— Begin Entries supplied —

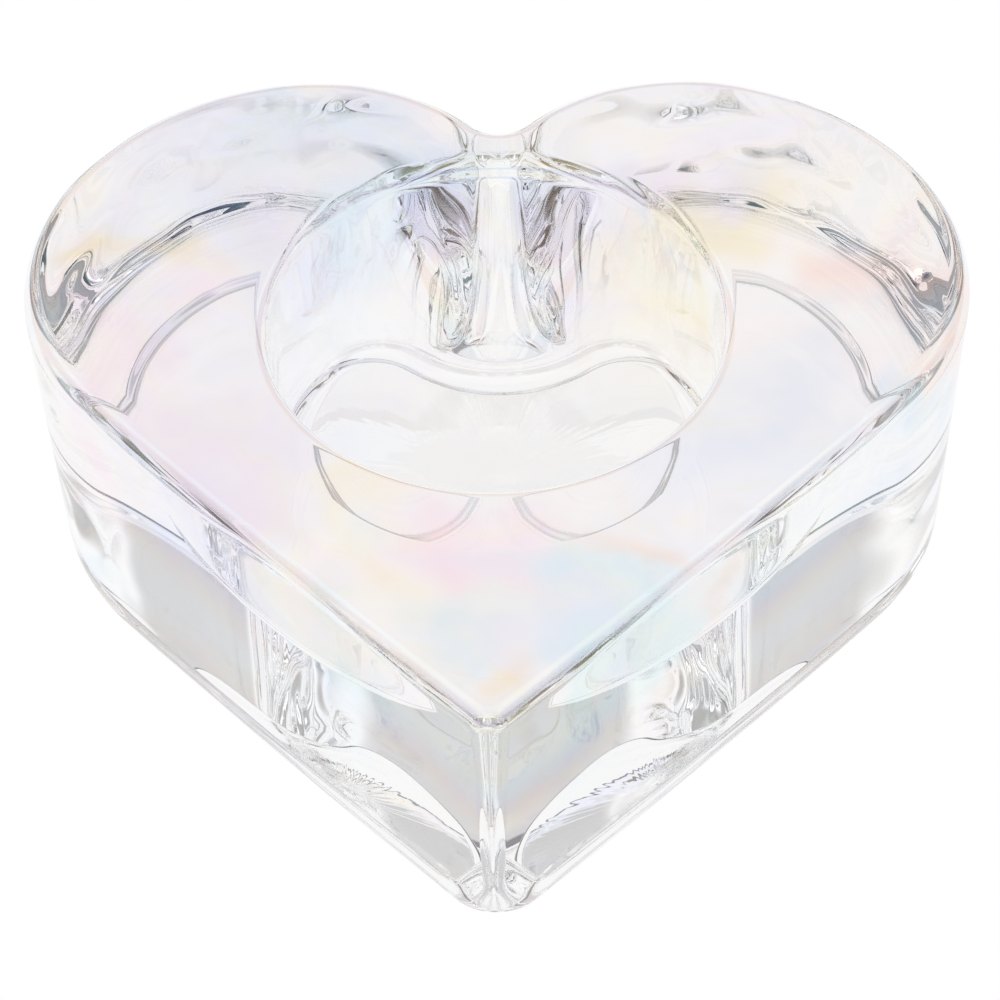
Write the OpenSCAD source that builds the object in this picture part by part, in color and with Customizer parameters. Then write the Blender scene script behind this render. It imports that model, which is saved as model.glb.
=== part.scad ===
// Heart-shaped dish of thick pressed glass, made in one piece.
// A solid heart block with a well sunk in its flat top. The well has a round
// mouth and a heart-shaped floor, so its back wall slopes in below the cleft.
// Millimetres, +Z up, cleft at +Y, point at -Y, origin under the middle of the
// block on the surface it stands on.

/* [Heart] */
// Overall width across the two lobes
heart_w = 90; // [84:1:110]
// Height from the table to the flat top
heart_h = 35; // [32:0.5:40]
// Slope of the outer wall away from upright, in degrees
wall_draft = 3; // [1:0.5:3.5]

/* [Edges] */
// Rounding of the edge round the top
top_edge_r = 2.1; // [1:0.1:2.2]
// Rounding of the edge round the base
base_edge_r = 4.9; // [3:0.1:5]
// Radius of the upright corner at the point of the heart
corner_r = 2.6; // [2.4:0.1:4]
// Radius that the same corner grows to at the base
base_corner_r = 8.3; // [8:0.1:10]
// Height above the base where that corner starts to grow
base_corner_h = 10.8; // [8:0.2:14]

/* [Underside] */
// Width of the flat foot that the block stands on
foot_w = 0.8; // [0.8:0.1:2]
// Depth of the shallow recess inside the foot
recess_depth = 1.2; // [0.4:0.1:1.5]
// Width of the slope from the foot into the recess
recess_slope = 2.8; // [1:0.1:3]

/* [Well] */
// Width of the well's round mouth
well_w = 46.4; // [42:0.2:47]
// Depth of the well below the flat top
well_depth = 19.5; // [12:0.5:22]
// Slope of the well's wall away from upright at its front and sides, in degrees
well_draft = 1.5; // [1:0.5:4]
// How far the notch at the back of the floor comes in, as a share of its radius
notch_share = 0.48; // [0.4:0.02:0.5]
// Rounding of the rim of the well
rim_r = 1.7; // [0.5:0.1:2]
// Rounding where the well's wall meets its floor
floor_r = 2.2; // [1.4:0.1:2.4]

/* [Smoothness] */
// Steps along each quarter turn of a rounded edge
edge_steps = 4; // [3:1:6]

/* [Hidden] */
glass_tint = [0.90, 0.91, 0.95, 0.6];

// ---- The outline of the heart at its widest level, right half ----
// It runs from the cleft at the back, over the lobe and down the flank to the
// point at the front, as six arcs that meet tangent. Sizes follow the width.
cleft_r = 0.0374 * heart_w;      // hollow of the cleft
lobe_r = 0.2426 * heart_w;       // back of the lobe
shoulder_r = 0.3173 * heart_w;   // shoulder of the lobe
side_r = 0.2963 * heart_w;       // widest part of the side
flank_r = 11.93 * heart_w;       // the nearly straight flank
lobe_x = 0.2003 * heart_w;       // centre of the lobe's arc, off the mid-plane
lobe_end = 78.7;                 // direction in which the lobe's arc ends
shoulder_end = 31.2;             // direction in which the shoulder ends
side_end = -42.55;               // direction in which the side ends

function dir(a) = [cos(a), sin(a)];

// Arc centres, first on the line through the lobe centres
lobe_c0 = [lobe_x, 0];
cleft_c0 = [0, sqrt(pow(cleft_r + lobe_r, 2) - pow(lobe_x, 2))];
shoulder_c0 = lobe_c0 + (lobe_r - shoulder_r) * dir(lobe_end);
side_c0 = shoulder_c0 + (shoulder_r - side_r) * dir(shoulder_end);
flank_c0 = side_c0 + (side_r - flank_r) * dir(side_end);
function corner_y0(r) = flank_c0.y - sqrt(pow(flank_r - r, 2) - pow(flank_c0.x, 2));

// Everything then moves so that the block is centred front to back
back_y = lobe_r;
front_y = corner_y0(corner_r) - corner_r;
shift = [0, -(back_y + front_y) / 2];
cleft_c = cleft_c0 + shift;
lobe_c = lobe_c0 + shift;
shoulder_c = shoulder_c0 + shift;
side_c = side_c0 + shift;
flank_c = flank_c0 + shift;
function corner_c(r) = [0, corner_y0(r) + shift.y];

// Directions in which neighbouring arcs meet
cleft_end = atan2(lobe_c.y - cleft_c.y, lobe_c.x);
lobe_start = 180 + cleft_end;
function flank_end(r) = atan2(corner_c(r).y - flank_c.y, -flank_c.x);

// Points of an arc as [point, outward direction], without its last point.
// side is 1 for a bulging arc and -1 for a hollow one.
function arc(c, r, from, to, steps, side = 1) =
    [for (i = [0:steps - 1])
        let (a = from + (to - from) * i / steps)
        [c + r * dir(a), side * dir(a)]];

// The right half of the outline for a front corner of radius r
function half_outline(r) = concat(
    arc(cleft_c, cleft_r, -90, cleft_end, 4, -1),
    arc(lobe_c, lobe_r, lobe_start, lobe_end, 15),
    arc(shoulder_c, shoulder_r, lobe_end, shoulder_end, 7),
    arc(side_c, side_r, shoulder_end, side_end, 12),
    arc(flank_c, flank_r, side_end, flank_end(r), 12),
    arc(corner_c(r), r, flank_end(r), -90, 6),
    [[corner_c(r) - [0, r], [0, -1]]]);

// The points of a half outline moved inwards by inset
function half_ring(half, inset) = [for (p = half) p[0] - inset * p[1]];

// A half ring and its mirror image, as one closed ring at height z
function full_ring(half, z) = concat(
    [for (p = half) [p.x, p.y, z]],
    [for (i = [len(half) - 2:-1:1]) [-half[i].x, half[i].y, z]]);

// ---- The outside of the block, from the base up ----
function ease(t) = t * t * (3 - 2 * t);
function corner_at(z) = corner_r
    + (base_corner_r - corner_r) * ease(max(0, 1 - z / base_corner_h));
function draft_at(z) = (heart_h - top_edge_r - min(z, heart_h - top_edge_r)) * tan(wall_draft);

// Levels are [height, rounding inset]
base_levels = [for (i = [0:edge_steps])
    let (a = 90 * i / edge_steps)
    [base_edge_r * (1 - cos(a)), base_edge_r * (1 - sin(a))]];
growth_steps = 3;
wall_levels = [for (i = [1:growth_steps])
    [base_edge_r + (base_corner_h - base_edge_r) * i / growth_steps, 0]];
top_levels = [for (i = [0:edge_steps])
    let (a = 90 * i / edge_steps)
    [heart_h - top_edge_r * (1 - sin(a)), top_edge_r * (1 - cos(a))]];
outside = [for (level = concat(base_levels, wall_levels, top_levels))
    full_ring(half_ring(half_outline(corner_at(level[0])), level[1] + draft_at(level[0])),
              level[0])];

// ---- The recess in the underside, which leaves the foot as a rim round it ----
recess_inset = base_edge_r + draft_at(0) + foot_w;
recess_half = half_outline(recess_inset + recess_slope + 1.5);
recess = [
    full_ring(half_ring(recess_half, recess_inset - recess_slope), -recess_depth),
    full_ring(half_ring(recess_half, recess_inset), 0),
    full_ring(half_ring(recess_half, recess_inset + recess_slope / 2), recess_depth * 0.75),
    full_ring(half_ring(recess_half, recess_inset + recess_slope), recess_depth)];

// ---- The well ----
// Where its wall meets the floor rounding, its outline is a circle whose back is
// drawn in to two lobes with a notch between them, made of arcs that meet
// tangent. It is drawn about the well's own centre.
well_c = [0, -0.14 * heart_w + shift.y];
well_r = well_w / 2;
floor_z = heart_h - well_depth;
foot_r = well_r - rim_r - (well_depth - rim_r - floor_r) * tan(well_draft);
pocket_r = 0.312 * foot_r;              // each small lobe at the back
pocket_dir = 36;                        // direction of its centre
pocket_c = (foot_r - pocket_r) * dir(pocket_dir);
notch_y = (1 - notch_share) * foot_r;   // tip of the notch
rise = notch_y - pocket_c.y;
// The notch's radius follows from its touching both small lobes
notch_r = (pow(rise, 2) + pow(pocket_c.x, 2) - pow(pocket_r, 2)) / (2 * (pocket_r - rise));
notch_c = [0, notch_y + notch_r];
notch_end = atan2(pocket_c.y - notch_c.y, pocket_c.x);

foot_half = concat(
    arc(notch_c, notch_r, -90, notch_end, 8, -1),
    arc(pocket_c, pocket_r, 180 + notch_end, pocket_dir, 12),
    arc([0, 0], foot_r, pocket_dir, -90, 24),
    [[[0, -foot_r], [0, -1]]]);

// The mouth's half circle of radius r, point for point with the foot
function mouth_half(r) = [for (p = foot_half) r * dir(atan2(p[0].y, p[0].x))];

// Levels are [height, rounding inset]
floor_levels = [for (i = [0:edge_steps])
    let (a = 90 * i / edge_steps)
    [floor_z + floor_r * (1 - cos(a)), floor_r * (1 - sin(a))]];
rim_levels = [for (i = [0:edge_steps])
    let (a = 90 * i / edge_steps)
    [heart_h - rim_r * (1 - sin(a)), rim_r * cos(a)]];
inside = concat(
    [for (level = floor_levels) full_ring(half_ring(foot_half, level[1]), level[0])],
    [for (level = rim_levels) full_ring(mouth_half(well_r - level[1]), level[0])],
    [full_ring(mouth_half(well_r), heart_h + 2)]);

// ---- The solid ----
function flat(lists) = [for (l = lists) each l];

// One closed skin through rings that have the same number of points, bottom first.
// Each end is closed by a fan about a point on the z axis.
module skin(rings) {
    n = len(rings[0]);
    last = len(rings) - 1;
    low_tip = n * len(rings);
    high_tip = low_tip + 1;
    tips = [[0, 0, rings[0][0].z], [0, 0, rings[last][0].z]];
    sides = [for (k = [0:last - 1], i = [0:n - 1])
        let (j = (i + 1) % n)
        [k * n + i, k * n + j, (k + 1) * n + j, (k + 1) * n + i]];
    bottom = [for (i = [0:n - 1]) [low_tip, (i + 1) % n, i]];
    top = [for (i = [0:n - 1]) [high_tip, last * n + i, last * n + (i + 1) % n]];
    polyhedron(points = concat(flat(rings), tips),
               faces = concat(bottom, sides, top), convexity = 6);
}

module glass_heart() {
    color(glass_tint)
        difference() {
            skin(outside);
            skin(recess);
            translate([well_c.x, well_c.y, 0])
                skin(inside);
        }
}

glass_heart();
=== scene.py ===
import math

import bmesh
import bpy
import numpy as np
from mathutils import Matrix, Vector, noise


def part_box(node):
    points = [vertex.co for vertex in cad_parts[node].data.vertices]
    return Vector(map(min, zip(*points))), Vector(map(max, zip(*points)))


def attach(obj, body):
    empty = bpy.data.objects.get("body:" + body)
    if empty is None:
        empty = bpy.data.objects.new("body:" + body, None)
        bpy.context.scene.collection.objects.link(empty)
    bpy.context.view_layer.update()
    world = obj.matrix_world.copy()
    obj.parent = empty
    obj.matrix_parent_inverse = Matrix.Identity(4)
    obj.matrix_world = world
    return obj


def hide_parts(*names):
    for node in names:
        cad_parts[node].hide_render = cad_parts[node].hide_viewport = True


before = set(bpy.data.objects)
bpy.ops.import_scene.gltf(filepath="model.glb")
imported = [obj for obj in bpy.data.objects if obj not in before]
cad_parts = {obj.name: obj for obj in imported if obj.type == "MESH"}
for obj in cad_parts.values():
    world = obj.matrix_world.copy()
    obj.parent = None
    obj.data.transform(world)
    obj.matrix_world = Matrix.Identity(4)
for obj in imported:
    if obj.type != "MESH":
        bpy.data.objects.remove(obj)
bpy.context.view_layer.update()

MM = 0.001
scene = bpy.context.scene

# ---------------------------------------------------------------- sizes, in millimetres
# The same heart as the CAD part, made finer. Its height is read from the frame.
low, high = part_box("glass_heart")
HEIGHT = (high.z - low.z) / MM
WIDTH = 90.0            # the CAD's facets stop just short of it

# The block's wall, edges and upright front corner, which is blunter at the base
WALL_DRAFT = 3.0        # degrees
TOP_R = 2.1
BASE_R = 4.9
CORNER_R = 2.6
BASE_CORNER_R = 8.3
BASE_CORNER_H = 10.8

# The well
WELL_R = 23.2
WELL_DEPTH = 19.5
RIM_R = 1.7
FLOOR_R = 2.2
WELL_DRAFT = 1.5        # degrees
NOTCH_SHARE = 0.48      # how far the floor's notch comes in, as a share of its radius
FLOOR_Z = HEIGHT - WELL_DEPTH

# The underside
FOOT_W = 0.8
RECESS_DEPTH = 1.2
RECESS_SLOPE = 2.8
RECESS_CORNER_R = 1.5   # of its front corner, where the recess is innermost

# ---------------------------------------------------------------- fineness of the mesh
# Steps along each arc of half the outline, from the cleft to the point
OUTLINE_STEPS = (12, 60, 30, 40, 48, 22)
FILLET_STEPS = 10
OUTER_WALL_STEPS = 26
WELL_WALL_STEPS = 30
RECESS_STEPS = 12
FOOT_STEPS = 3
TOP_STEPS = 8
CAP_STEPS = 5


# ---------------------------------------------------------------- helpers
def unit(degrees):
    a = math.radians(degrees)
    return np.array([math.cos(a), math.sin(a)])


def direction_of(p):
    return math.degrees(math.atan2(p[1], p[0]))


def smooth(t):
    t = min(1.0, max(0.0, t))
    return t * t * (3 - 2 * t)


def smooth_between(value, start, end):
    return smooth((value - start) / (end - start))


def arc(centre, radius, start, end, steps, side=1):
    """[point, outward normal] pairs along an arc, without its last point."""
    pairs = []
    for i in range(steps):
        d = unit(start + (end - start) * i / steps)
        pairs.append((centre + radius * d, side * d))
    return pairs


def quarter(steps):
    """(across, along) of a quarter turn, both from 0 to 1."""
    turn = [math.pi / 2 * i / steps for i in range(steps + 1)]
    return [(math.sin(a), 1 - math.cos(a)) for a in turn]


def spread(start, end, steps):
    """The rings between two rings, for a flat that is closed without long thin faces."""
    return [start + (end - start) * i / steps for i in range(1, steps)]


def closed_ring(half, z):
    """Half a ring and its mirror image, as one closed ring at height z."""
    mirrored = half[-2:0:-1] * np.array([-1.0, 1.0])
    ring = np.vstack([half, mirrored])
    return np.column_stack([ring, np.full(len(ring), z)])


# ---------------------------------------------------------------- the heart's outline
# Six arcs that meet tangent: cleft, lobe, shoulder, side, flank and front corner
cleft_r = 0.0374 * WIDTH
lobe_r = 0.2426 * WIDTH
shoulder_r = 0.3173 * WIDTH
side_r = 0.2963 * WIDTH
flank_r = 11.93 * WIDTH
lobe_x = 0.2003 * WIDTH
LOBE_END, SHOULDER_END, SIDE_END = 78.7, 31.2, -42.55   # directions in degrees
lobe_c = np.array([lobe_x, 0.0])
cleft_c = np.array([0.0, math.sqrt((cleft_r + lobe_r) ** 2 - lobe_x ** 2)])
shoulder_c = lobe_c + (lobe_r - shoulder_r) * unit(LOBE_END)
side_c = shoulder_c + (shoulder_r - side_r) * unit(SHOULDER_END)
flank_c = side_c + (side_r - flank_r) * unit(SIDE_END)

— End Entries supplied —
— Begin Entries supplied —

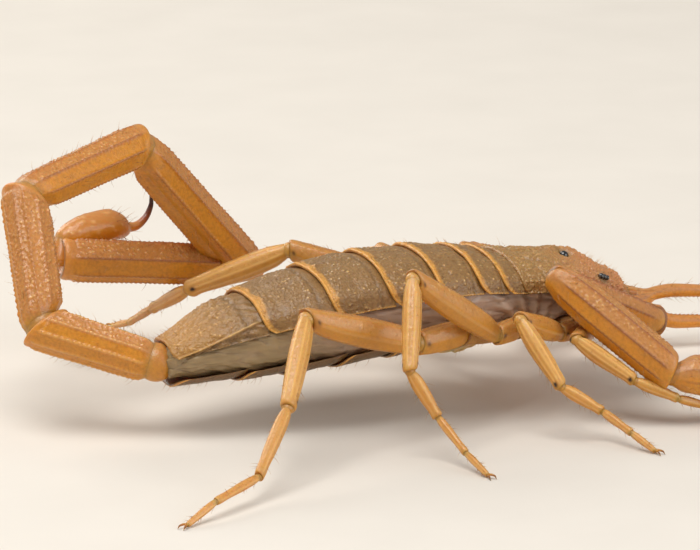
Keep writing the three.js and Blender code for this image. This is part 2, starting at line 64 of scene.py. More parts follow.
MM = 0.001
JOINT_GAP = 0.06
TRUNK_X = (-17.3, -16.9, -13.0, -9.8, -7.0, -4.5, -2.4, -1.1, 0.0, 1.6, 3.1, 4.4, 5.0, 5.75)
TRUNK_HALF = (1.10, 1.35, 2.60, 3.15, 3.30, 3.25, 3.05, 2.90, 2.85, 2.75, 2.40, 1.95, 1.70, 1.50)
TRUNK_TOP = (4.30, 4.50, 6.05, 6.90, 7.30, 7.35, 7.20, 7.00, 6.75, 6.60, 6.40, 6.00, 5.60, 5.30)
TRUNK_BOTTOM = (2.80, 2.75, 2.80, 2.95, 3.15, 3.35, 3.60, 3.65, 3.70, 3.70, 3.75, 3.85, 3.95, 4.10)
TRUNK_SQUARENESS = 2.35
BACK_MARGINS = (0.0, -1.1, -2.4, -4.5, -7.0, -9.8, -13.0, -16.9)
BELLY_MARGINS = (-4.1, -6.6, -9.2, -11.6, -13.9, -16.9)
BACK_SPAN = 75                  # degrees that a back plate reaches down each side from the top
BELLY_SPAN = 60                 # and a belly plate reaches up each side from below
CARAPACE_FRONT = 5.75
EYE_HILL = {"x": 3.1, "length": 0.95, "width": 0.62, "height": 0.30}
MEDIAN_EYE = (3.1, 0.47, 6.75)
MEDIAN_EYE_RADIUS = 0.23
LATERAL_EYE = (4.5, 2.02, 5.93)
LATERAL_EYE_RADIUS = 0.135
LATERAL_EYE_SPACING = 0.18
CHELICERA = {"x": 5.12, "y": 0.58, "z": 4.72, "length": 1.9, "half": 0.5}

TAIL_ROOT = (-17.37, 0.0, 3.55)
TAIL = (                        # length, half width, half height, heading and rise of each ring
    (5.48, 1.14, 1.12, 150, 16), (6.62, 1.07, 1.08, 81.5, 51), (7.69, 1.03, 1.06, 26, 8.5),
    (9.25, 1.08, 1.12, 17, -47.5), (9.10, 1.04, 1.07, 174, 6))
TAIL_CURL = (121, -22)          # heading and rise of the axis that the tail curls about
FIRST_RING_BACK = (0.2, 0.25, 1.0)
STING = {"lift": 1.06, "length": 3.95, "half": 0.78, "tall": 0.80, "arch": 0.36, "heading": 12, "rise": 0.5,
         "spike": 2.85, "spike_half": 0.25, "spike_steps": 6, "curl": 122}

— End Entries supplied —
— Begin Entries supplied —

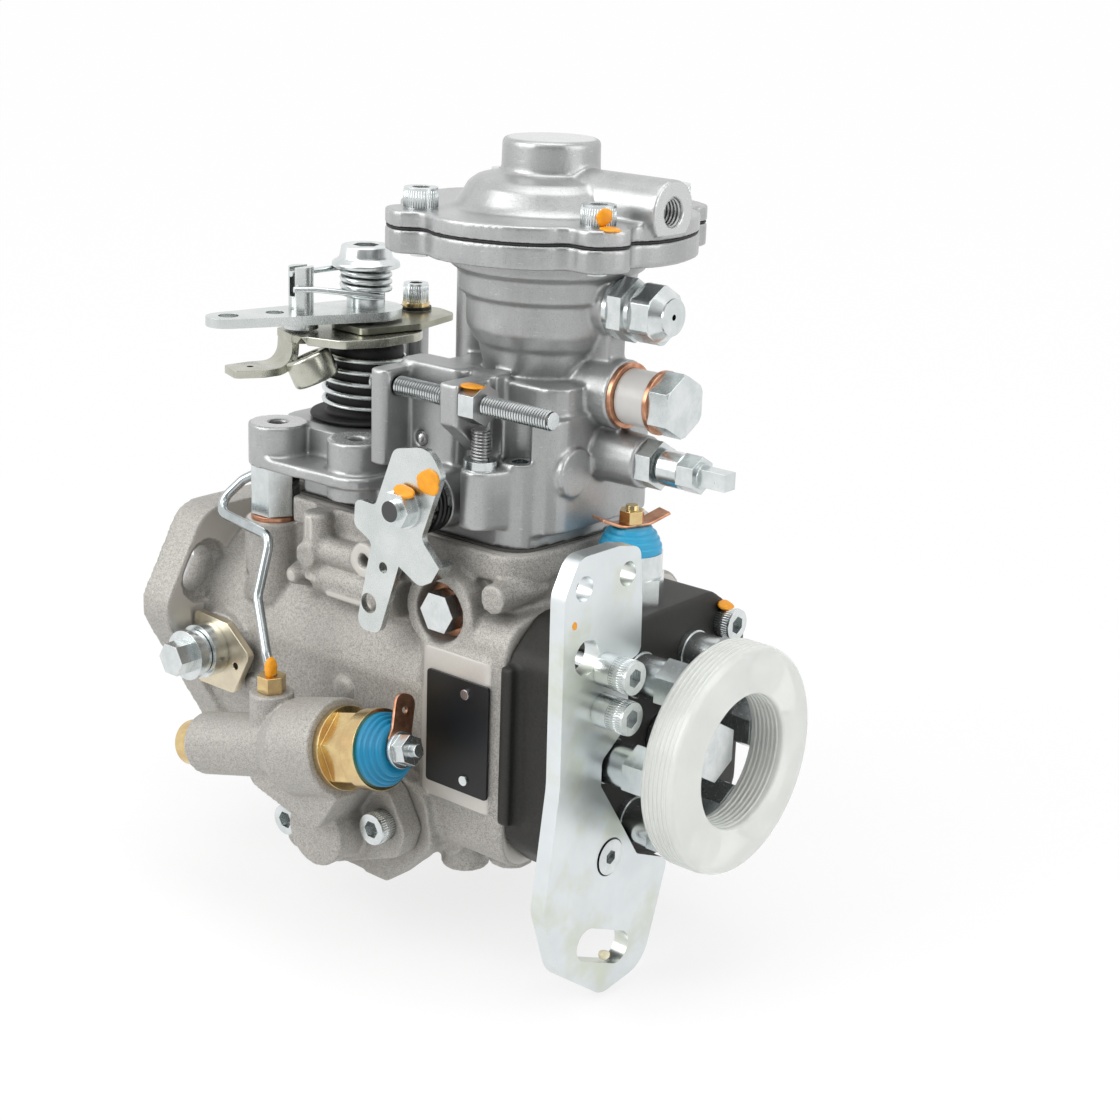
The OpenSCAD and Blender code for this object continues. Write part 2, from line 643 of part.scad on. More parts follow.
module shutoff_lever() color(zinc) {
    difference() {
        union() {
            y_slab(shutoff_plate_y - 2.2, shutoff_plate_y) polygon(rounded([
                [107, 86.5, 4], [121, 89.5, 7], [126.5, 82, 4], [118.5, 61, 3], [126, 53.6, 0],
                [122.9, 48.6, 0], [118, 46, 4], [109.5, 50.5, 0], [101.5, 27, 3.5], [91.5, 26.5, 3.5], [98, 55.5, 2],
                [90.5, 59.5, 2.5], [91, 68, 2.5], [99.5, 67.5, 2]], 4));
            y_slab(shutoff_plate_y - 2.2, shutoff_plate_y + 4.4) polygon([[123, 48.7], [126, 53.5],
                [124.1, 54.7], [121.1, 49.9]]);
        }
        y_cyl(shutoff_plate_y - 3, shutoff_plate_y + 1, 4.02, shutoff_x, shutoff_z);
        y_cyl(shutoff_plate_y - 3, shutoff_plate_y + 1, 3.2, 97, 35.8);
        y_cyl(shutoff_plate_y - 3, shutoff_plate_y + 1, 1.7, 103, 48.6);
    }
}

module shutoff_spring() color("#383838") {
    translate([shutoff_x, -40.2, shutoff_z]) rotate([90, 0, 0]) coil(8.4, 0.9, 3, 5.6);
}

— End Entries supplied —

- Required task
Quote the lines that begin at the line containing "---- The solid" and end at the line containing "for node in", keeping both of those lines.

- Solution to this task
// ---- The solid ----
function flat(lists) = [for (l = lists) each l];

// One closed skin through rings that have the same number of points, bottom first.
// Each end is closed by a fan about a point on the z axis.
module skin(rings) {
    n = len(rings[0]);
    last = len(rings) - 1;
    low_tip = n * len(rings);
    high_tip = low_tip + 1;
    tips = [[0, 0, rings[0][0].z], [0, 0, rings[last][0].z]];
    sides = [for (k = [0:last - 1], i = [0:n - 1])
        let (j = (i + 1) % n)
        [k * n + i, k * n + j, (k + 1) * n + j, (k + 1) * n + i]];
    bottom = [for (i = [0:n - 1]) [low_tip, (i + 1) % n, i]];
    top = [for (i = [0:n - 1]) [high_tip, last * n + i, last * n + (i + 1) % n]];
    polyhedron(points = concat(flat(rings), tips),
               faces = concat(bottom, sides, top), convexity = 6);
}

module glass_heart() {
    color(glass_tint)
        difference() {
            skin(outside);
            skin(recess);
            translate([well_c.x, well_c.y, 0])
                skin(inside);
        }
}

glass_heart();
=== scene.py ===
import math

import bmesh
import bpy
import numpy as np
from mathutils import Matrix, Vector, noise


def part_box(node):
    points = [vertex.co for vertex in cad_parts[node].data.vertices]
    return Vector(map(min, zip(*points))), Vector(map(max, zip(*points)))


def attach(obj, body):
    empty = bpy.data.objects.get("body:" + body)
    if empty is None:
        empty = bpy.data.objects.new("body:" + body, None)
        bpy.context.scene.collection.objects.link(empty)
    bpy.context.view_layer.update()
    world = obj.matrix_world.copy()
    obj.parent = empty
    obj.matrix_parent_inverse = Matrix.Identity(4)
    obj.matrix_world = world
    return obj


def hide_parts(*names):
    for node in names:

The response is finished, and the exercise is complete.